Task brief. Give back the whole listing exactly as shown.

++++ Records

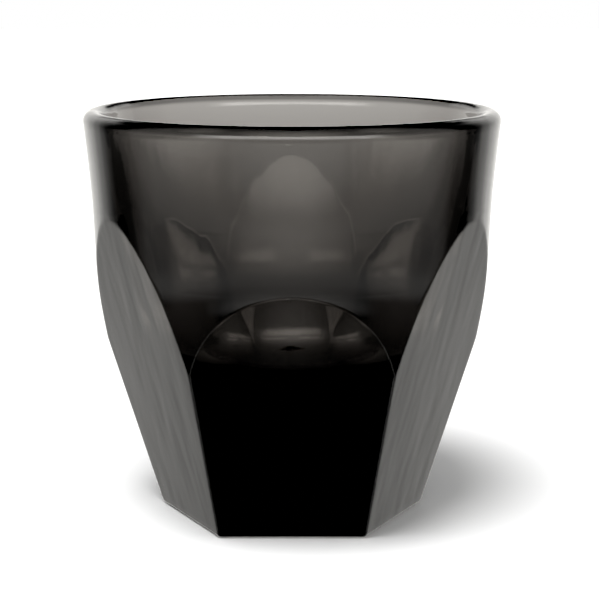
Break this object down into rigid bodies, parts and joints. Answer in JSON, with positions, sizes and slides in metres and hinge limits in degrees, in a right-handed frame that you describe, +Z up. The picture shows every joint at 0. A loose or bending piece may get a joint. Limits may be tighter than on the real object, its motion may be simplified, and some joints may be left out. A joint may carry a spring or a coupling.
{
  "type": "whiskey tumbler",
  "caption": "Smoked-glass tumbler with a round rim that runs down into an arched, faceted lower body and a six-sided foot.",
  "frame": {"origin": "middle of the foot, on the surface that the tumbler stands on", "axes": "+Z up along the tumbler's own axis; the middle of one short facet faces -Y, and the middle of one tall facet faces +Y"},
  "size_m": [0.085, 0.085, 0.0841],
  "materials": {
    "smoked_glass": "clear dark neutral grey glass, tinted all through, moulded and fire polished to a gloss"
  },
  "bodies": {
    "root": {"glass_body": "smoked_glass"}
  },
  "joints": []
}
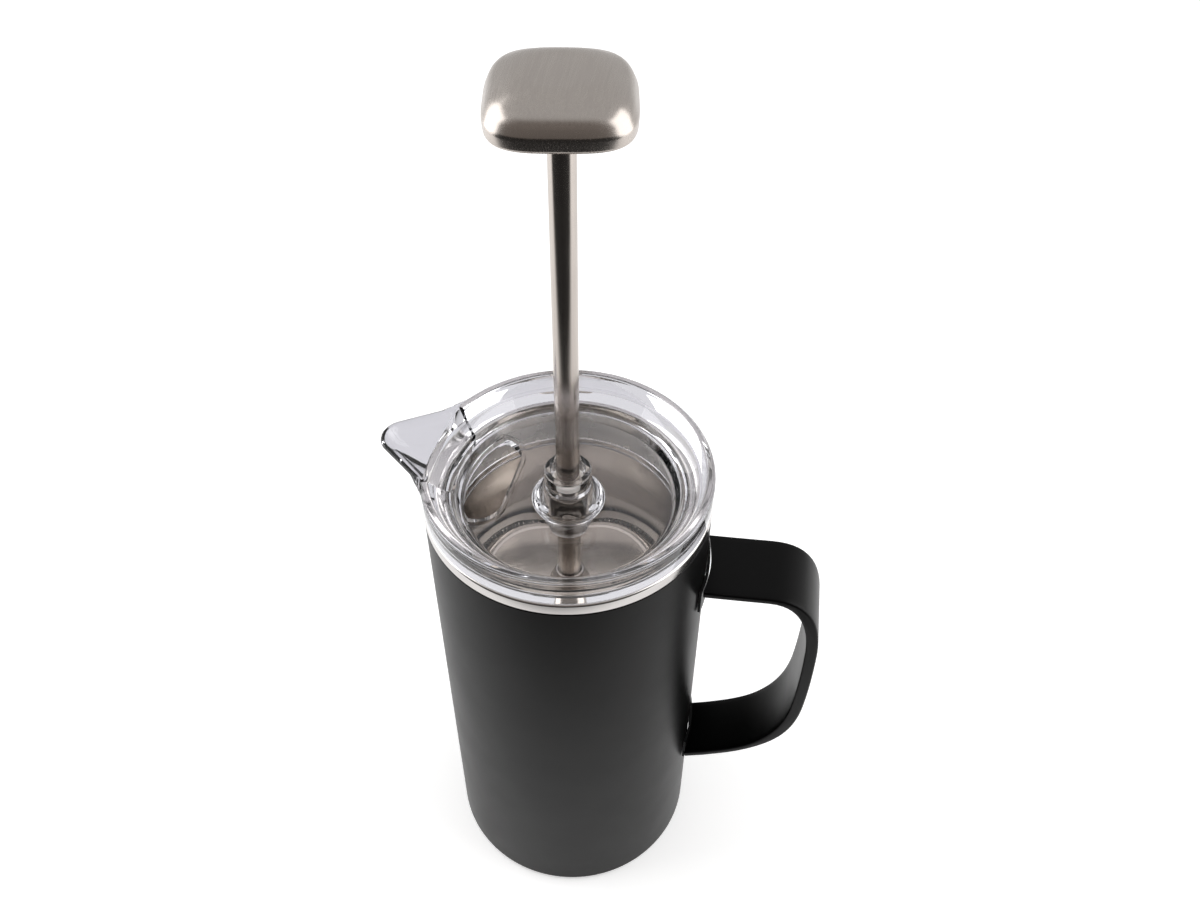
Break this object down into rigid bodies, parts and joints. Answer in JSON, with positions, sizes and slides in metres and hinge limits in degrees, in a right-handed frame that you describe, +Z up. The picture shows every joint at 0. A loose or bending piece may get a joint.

++++++++

Finished task.
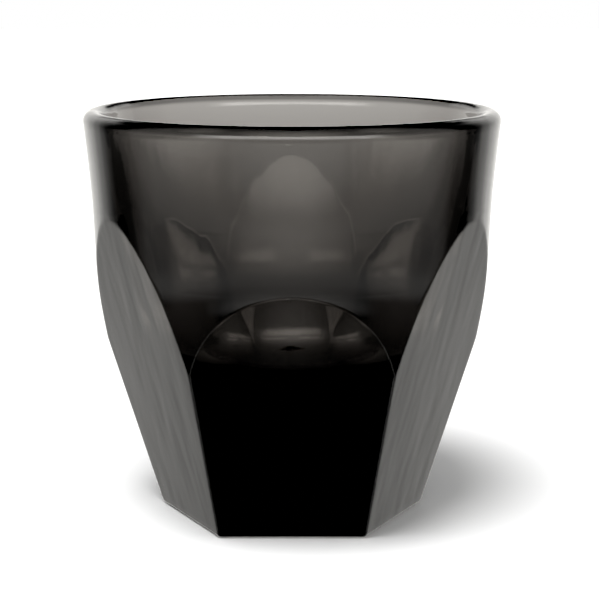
Break this object down into rigid bodies, parts and joints. Answer in JSON, with positions, sizes and slides in metres and hinge limits in degrees, in a right-handed frame that you describe, +Z up. The picture shows every joint at 0. A loose or bending piece may get a joint. Limits may be tighter than on the real object, its motion may be simplified, and some joints may be left out. A joint may carry a spring or a coupling.
{
  "type": "whiskey tumbler",
  "caption": "Smoked-glass tumbler with a round rim that runs down into an arched, faceted lower body and a six-sided foot.",
  "frame": {"origin": "middle of the foot, on the surface that the tumbler stands on", "axes": "+Z up along the tumbler's own axis; the middle of one short facet faces -Y, and the middle of one tall facet faces +Y"},
  "size_m": [0.085, 0.085, 0.0841],
  "materials": {
    "smoked_glass": "clear dark neutral grey glass, tinted all through, moulded and fire polished to a gloss"
  },
  "bodies": {
    "root": {"glass_body": "smoked_glass"}
  },
  "joints": []
}
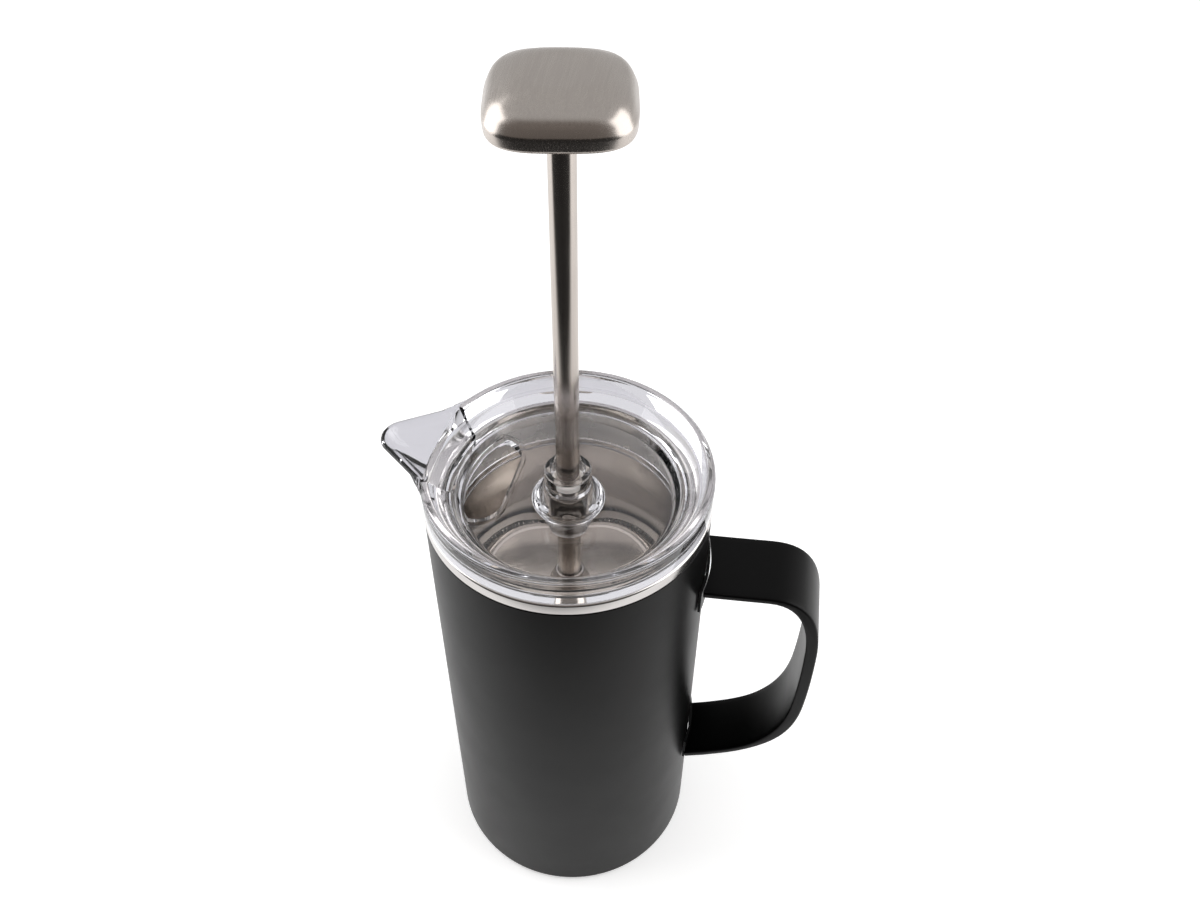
Break this object down into rigid bodies, parts and joints. Answer in JSON, with positions, sizes and slides in metres and hinge limits in degrees, in a right-handed frame that you describe, +Z up. The picture shows every joint at 0. A loose or bending piece may get a joint.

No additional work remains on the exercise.